The organization of vision may also provide information regarding the social hierarchy that is encoded in gardens. For instance, Dell Upton has argued that the terraced gardens of such plantations as John Tayloe II’s Mount Airy in Richmond County inscribed the status of Virginia’s whites and blacks into the topography. The landscape design of gates, ramps, terraces, and walks created a series of physical and social hurdles that each individual had to navigate differently, depending on his or her social standing in colonial society.[7]

-- Elizabeth Kryder-Reid

Texts

Usages

  • Custis, John Parke, April 1717, describing Gov. Alexander Spotswood’s improvements to the gardens of the Governor’s Palace, Williamsburg, Va. (quoted in Martin 1991: 38)
“I happened to be at the Governors, and he was pleased to ask my consent, to cut down some trees that grew on my Land to make an opening, I think he called it a visto, and told me would cut nothing but what was only fitt [sic] for the fire. . . . As to the clearing his visto, he cut down all before him such a wideness as he thought fitt [sic].”


  • Anonymous, 22 May 1749, describing the dwelling house of Alexander Garden, Charleston, S.C. (South Carolina Gazette)
“From the house Ashley and Cooper rivers are seen, and all around are visto’s and pleasant prospects.”


  • Ball, Joseph, 8 September 1758, describing property in Virginia (Library of Congress, Joseph Ball Letterbook)
“I have a Strang Hankering after a bit of Land upon Linhaven Creek. I would have it on the West or South side where it is Saved already. I want no more than fifty Acres. It must be bounding upon the Creek side; nigh a good Spring: and where I may have a full View of the Sea.”
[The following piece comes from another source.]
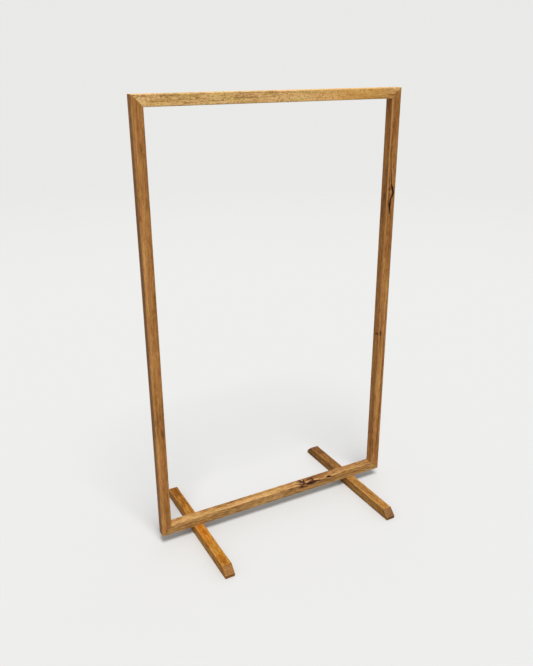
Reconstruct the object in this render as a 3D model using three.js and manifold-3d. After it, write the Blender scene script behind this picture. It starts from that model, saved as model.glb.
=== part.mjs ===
// A free-standing display frame in square-section hardwood.
// Four mitred members make an upright rectangle, which stands on two cross feet.
// Each mitre is held by a pair of hidden dowels, and each foot by a pair of screws from below.
// Units are millimetres. +Z is up, +X is to the right and -Y is the front.
// The origin is on the ground, in the middle of the object's width and of the feet's length.
import * as THREE from "three";
import { mergeVertices } from "three/addons/utils/BufferGeometryUtils.js";
import Module from "manifold-3d";

// The upright frame.
const FRAME_WIDTH = 1010; // over the outsides of the stiles
const FRAME_HEIGHT = 1600; // from the underside of the bottom rail to the top of the top rail
const FRAME_SETBACK = 4; // from the middle of the feet's length back to the middle of the frame
const MEMBER_WIDTH = 38; // of a stile or rail, seen from the front
const MEMBER_DEPTH = 38; // of a stile or rail, front to back
const MEMBER_EASING = 2.5; // radius on the long edges of the stiles and rails
const GLUE_LINE = 0.2; // between the two faces of a mitre

// The cross feet.
const FOOT_LENGTH = 600; // front to back
const FOOT_WIDTH = 38;
const FOOT_HEIGHT = 38;
const FOOT_EASING = 1.5; // radius on the long edges of a foot
const FOOT_INSET = 150; // from the outside of a stile to the middle of the foot's width
const FOOT_CHAMFER_RUN = 27; // length that each sloped end takes from the foot's top
const FOOT_NOSE_HEIGHT = 12; // upright part left under each sloped end
const RIGHT_FOOT_TURN = 1.15; // degrees that the right foot lies out of square

// The dowels in the mitres.
const DOWEL_RADIUS = 4;
const DOWEL_LENGTH = 40;
const DOWEL_CHAMFER = 1;
const DOWEL_SPACING = 18; // between the two dowels of a mitre, front to back
const DOWEL_FROM_INNER_CORNER = 16; // along the mitre, to the dowels' middle
const DOWEL_CLEARANCE = 0.15; // round a dowel in its hole
const DOWEL_END_CLEARANCE = 0.8; // room for glue past each end of a dowel

// The screws that hold the feet.
const SCREW_LENGTH = 50;
const SCREW_RADIUS = 2.5;
const SCREW_HEAD_RADIUS = 5;
const SCREW_HEAD_HEIGHT = 2.8;
const SCREW_POINT_LENGTH = 7;
const SCREW_ALONG_FOOT = 9; // from the middle of the crossing to a screw, along the foot
const SCREW_ACROSS_FOOT = 8; // the same, across the foot
const SCREW_CLEARANCE = 0.2; // round a screw in its holes
const RECESS_SPAN = 5; // across the arms of the cross recess in a screw's head
const RECESS_WIDTH = 1.2;
const RECESS_DEPTH = 1.8;
const COUNTERBORE_RADIUS = 6.5;
const COUNTERBORE_DEPTH = 12;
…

  • Callender, Hannah, 1762, describing Belmont Mansion, estate of Judge William Peters, near Philadelphia, Pa. (quoted in Vaux 1888: 455)
“From the windows a vista is terminated by an obelisk. . . . We left the garden for a wood cut into vistas. In the midst is a Chinese temple for a summer house. One avenue gives a fine prospect of the city. . . . Another avenue looks to the obelisk.”


  • Eddis, William, 1 October 1769, describing the Governor’s House, Annapolis, Md. (1792: 17)
“The garden is not extensive, but it is disposed to the utmost advantage; the centre walk is terminated by a small green mount, close to which the Severn approaches; this elevation commands an extensive view of the bay, and the adjacent county. . . . there are but few mansions in the most rich and cultivated parts of England, which are adorned with such splendid and romantic scenery.”


  • Jefferson, Thomas, 1771, describing Monticello, plantation of Thomas Jefferson, Charlottesville, Va. (1944: 26)
“open a vista to the millpond, river, road, etc. qu, if a view to the neighboring town would have a good effect?”


  • Anonymous, 28 January 1771, describing the Vauxhall Garden, New York, N.Y. (New York Gazette)
“The Commodious house and large gardens, in the out-ward of this city, known by the name of VAUX-HALL; the situation extremely pleasant, having a very extensive view both up and down the North-River.”


  • Anburey, Thomas, 2 September 1781, describing the Moravian community in Bethlehem, Pa. ([1789] 1969: 2:513)
“The house of the single men is upon the same principle as that of the women; upon the roof of which is a Belvidere, from whence you have not only a most delightful prospect, but a distinct view of the whole settlement.”

Citations

Images

Notes

  1. For an example of the significance of the construction of views in landscape perception see Peter M. Briggs, “Timothy Dwight ‘Composes’ a Landscape for New England,” American Quarterly 40 (September 1988): 359–77. For a discussion of the links between optics, monumental architecture and landscapes, and social control, see Jerry D. Moore, Architecture and Power in the Ancient Andes (Cambridge: Cambridge University Press, 1996), 98–101 and 168–73.
  2. John Trumbull describing his plan for Yale College, New Haven, Conn. Yale University Library, Manuscripts and Archives, Yale Picture Collection, 48-A-46, box 1, folder 2.
  3. Sir Geoffrey Jellicoe, “Vista,” in Oxford Companion to Gardens, ed. Sir Geoffrey Jellicoe et al. (Oxford: Oxford University Press, 1986), 590.
  4. For an example of the design practices used in creating views and prospects in eighteenth-century English gardens, see Douglas Chambers, “Prospects and the Natural Beauties of Places: Joseph Spence,” in The Planters of the English Landscape Garden (New Haven, Conn.: Yale University Press, 1993), 164–76. For a discussion of changing land-use practices and their implications on the organization of sight in landscape gardening, see Denis E. Cosgrove, Social Formation and Symbolic Landscape (Oxford: Oxford University Press, 1984), 189–222; Raymond Williams, The Country and the City (London: Palladin, 1973); Simon Pugh, ed., Reading Landscape: Country, City, Capital (Manchester, England: Manchester University Press, 1990), including the essay by John Barrell, “The Public Prospect and the Private View: the Politics of Taste in Eighteenth-Century Britain,” 19–40.
  5. For a fuller discussion of the villa in the New World, see James Ackerman, The Villa: Form and Ideology of Country Houses (Princeton, N.J.: Princeton University Press, 1990).
  6. Elizabeth Kryder-Reid, “The Archaeology of Vision in Eighteenth-Century Chesapeake Gardens,” Journal of Garden History 14 (spring 1994): 42–54, and Kryder-Reid, “Sites of Power and the Power of Sight: Vision in the California Mission Landscape,” in Dianne Harris and D. Fairchild Ruggles, Sites Unseen: Landscape and Vision (Pittsburgh: University of Pittsburgh Press, 2007), 181–212.
  7. Dell Upton, Holy Things and Profane: Anglican Parish Churches in Colonial Virginia (New York: Architectural History Foundation and Cambridge, Mass.: MIT Press, 1986) and “White and Black Landscapes in Eighteenth-Century Virginia,” in Material Culture in America, 1600–1860, ed. Robert Blair St. George (Boston: Northeastern University Press, 1988), 357–69.